Ainsi qu'on peut le constater sans produire de gros effort, la formule choisie par le Constituant de 1963 ne se différencie de la précédente que par la mention « même élective ». Une telle précision n'est cependant pas fortuite ; elle avait pour dessein de dissiper le doute que la première formule laissait planer sur la question de savoir si la fonction de chef de parti était visée par le Constituant de 1960 ; puisque la fonction de chef de parti est bien une fonction privée élective qui rentre dans le champ d'application de l'article 32 de la Constitution de 1963. On serait donc amené à se demander pourquoi en dépit de cette interdiction clairement formulée les Présidents Senghor et Diouf n'ont cessé d'être les chefs du parti socialiste ; et ce, jusqu'à la fin de leur règne. D'ailleurs, Seydou Madani SY écrit dans « L'alternance politique au Sénégal », que « l'expérience politique au Sénégal a montré que le texte n'a pas été respecté ni par le Président Senghor, ni par le Président Diouf : l'un comme l'autre était resté chef du parti socialiste alors que le texte visait également des fonctions électives, publiques ou privées ». Mais la réponse à une telle interrogation est ce qui a déterminé le Constituant de 2001 à modifier le droit en vue de le conformer au fait, à la réalité, à la pratique ou à la tradition : dans le système politique sénégalais, il difficile, voire impossible, au Président, qui veut se maintenir au pouvoir, de quitter la direction d'un parti qui lui a permis de conquérir ce pouvoir. C'est ici une réalité presque toujours inhérente aux régimes présidentialistes. A contrario, le régime parlementaire, dans lequel le Président n'a nul besoin d'être chef de parti, reste incontestablement un cadre où l'interdiction constitutionnelle du cumul des fonctions présidentielles et partisanes garde encore sa pertinence et ses chance d'être respectée. C'est sans doute ce qui a justifié le choix du Constituant de 2001 qui retient dans l'article 38 de la nouvelle Constitution que « la charge de Président de la République est incompatible avec l'appartenance à toute assemblée élective, assemblée nationale ou assemblées locales, et avec l'exercice de toute autre fonction, publique ou privée, rémunérée. Toutefois, il a la faculté d'exercer des fonctions dans un parti politique ou d'être membre d'académies dans un des domaines du savoir ».
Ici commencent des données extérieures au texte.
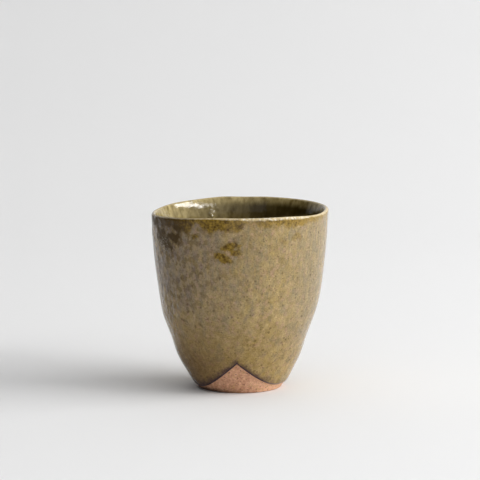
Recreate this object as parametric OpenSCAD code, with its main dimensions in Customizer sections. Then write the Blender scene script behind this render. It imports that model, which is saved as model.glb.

Parallèlement à la question du cumul des fonctions, la Constitution du 22 janvier 2001 solutionne le problème de transhumance des parlementaires. « C'est une question classique du système politique depuis la restauration du pluripartisme et l'entée de l'opposition au Parlement »12(*). Il s'agit de se demander si le député qui démissionne de son parti conserve son mandat ou non.

La solution consacrée par la pratique institutionnelle sénégalaise antérieure à 2001, et confortée par une déclaration du Président de l'Assemblée nationale en date du 12 janvier 1980 -- solution qui, du reste, a fait jurisprudence en la matière -- consiste à considérer que « les députés exclus de leur parti ou démissionnaires restent encore députés de l'Assemblée Nationale »13(*). Cette solution s'appuie sur la théorie de la souveraineté nationale et le mandat représentatif, en vertu desquels « l'élu représente le peuple et non pas un parti, une faction ou une section »14(*) ; mais elle reste tout de même dépourvue de toute éthique, pouvant ainsi entraîner des glissements de majorités en cours de législature, préjudiciables à la stabilité institutionnelle. C'est cette éthique que restaure la Constitution de 2001 par le biais de son article 60 qui prévoit que tout député qui démissionne de son parti est automatiquement déchu de son mandat. En ce sens, on peut dire que l'article 60 constitue un acquis démocratique.

* 12 FALL (M. I.), opcit. pp. 138-139

* 13 Voir Le Soleil des 12-13 janvier 1980. Cité par M. Gounelle, « Les effets pervers du multipartisme constitutionnellement limité », Revue Penant 1981, pp. 44-52.

* 14 Extrait de l'article 3 de la Constitution sénégalaise du22 janvier 2001.